Passa un giorno e la posizione di Landella si fa pubblica. Come le bollicine sullo spumante, che frizzano fino a salire nel naso, il verbo di Franco emerge su tutti i giornali. S’incazza, Landella. E spiega: “Mi sono avvicinato al corteo non per sbandierare vessilli politici ma per salutare il mio amico d’infanzia Lino Panunzio, con cui ho pianto sulla bara del padre Giovanni, costruttore, barbaramente ucciso. Mi sono avvicinato come semplice cittadino che, nella propria città, credo abbia maggior diritto di Tano Grasso di essere vicino alla propria gente. Ne ho diritto perché, a differenza di Tano Grasso che ieri è ripartito per la sua Sicilia, testimonio da anni, anche professionalmente, tutti i giorni il mio impegno per i commercianti di Foggia. Ne ho diritto perché 1.800 cittadini foggiani, il tributo più alto avuto da un candidato, mi hanno eletto a rappresentarli in Consiglio Comunale, e altri 5.600 cittadini di Foggia hanno creduto in me nel votarmi alle scorse elezioni regionali. Ne ho diritto perché io sono tra coloro che la malavita ha preso di mira, facendomi esplodere una bomba carta sull’uscio di casa in una notte di luglio del 2009″. Detto questo, non spirò, ma si autosospese dal consiglio comunale.
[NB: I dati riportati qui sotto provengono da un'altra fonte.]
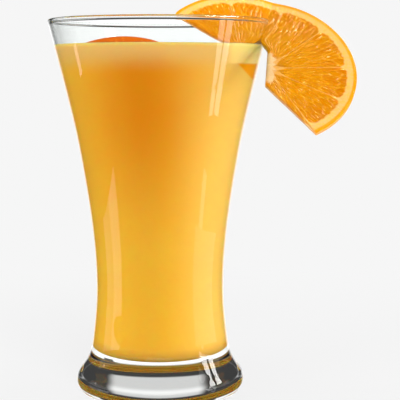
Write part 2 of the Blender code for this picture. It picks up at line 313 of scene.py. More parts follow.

Dalla posizione di Landella, spietatamente, si deduce che il suo gesto – quello dell’avvicinarsi alla Carovana – non era da interpretarsi come un sostegno morale ed ideale a ciò che il drappello rappresentasse. Piuttosto, Landella, andando a zonzo distrattamente per la città si era imbattuto in un amico d’infanzia e, tutto, insieme, era montata la voglia tenera di abbracciarlo, per trasmettere, nel calore del contatto, la sua vicinanza all’uomo Panunzio.
La domanda sorge spontanea. E, anche questa, parte da relativamente lontano, dal 6 novembre. Quel giorno (un mese fa), Libera, l’Università, Rete della Conoscena, la Federazione Italiana Antiracket si riunirono a Foggia – in centro, e poi, a pomeriggio, anche a Lucera, 18 chilometri dal capoluogo, mica diecimila – per commemorare la figura di Giovanni Panunzio a vent’anni dalla sua uccisione. Di Landella, nessuna traccia. Quel 6 novembre, di abbracciare Lino e Giovanna (sua moglie), a Landella proprio è sfuggito di mente? Eppure, in città, su facebook, sui giornali, la voce era circolata. Eccome se era circolata.
Forse che Landella sia stato inibito dalla presenza delle scuole (decisamente troppe?), per un’età media che rimaneva abbondantemente al di sotto la soglia del voto (non rientravano tra i 1800 cittadini foggiani delle comunali e i 5600 delle Regionali)? Forse non ha trovato parcheggio, il buon Landella, per colpa delle strisce blu fatte mettere dall’amministrazione (però ci stava bene una nota stampa con queste parole: “Stavo arrivando in Università quando un crudele parcheggiatore mi ha affrontato con fiero cipiglio per esigere il pagamento dell’ora di sosta, al che ne è scaturita una discussione che s’è arenata in quisquilie e lungaggini tanto da impedirmi la partecipazione”)?
Spieghi, il buon Landella, piuttosto, come mai non ha mai partecipato alle iniziative in ricordo di Francesco Marcone o di Giovanni Panunzio. Sappia, il buon Landella, che la politica esige luoghi e tempi giusti e ogni ‘politico’ incapace di starci dentro non è degno di questo epiteto. Non serve un consulente pubblicitario ben remunerato se, alla base, si manca di prassi e di teoria. E se proprio vuole stringersi attorno al dolore di una famiglia sappia che di occasioni ce ne saranno a fiotti. Ma lo faccia in silenzio e con discrezione, senza clamore e senza tirare in ballo i giornali. Perché il rispetto è cosa sacra e, anche in questa Italietta infima e abituata ai suoi mostri, lustrarsi l’immagine in vista delle prossime elezioni servendosi dei familiari delle vittime di mafia è cosa pietosa.